ASTER L1B data and ASTER products (as of this writing) are delivered in along track orientation and should be rotated to north-up orientation. This is described in the Image Rotation FAQ on this site.
ENVI automatically applies the proper calibration coefficients to convert the integer digital numbers to floating-point radiance values when opening a Level 1B or 1T dataset. You can easily convert these values to Top-Of-Atmosphere Reflectance in ENVI. From the Toolbox select Radiometric Correction | Radiometric Calibration and select the three-band VNIR file. Change the Calibration Type to Reflectance, enter a new filename, and click OK.
ENVI has a multi-step process that can perform basic atmospheric correction then convert the resulting emissivity bands to a brightness-temperature image in degrees Kelvin. When ENVI reads an ASTER AST_L1B scene it calibrates the TIR bands to proper radiance values. If you are working with one of these datasets proceed to Step 2. For the newer ASTER AST_L1T datasets ENVI opens these with “byte values” which must first be converted to floating-point radiance values as shown in Step 1.
From the Toolbox select Radiometric Correction | Radiometric Calibration and select the five-band TIR file. Make sure the Calibration Type is Radiance, enter a new filename, and click OK
From the Toolbox select Radiometric Correction | Thermal Atmospheric Correction and select as input the five‑band TIR file for AST_L1B datasets or the file created in Step 1 for AST_L1T datasets. In the dialog window take all defaults and enter an output filename to create the input to the Emissivity Normalization process.
Again from the Toolbox, select Radiometric Correction | Emissivity Normalization and select the Thermal Correction file just created in Step 2. Take all defaults, make sure the Output Temperature Image is toggled to Yes and enter a filename for this.
You will now have a brightness temperature file with units in degrees Kelvin. You can convert this to Celsius using band math to subtract 273.15 from the file.
ASTER L1B full scenes and ASTER products (as of this writing) are delivered oriented along the satellite path. While these data are georeferenced, they are NOT oriented with north at the top of the image. These data should be rotated into a map orientation with north being at the top of the image. This step is NOT necessary for ASTER L1T full scenes.

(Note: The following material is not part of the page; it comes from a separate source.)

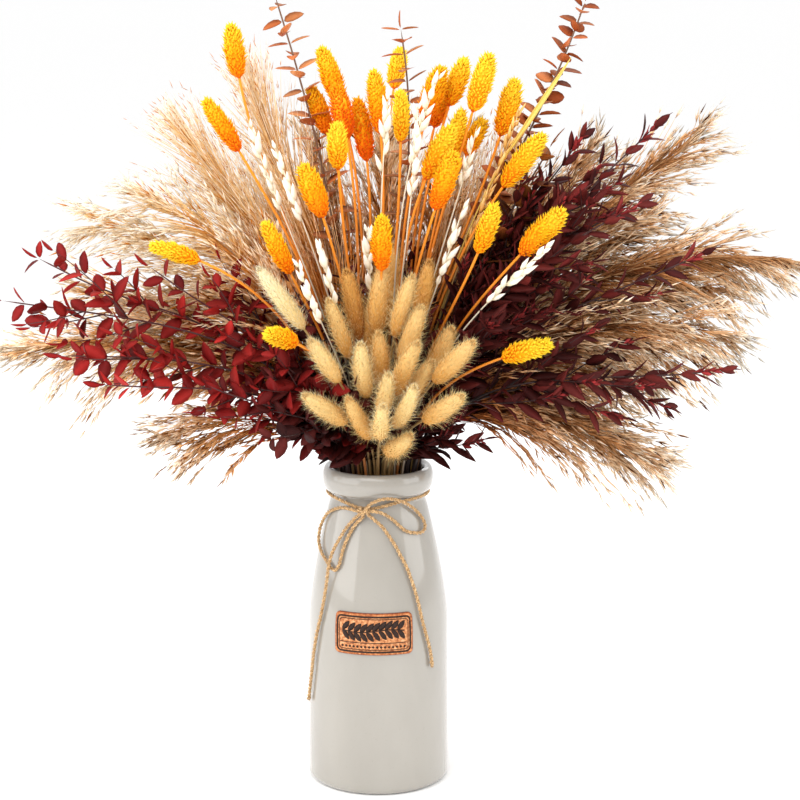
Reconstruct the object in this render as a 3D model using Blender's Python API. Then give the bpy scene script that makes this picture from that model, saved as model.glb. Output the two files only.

Below are two views of an ASTER dataset illustrating this issue. The left image is aligned to the along-track orientation, the angled path the satellite travels across the face of the earth. The right image has been rotated so north is up.
You should rotate these images to align them so north is up. Prior to performing this you need to check the data values of cells outside of the image, the black or white areas in the margins. This may be something like –NaN or 0 (zero). You will use this value as the background filler value in the next step.
From the Toolbox select Raster Management | Rotate / Flip Data. Accept the default Angle because ENVI extracts the correct rotation angle from the header information. Enter the margin value from above as the new Background value. Then enter a new filename and click OK to rotate the image so that North is Up.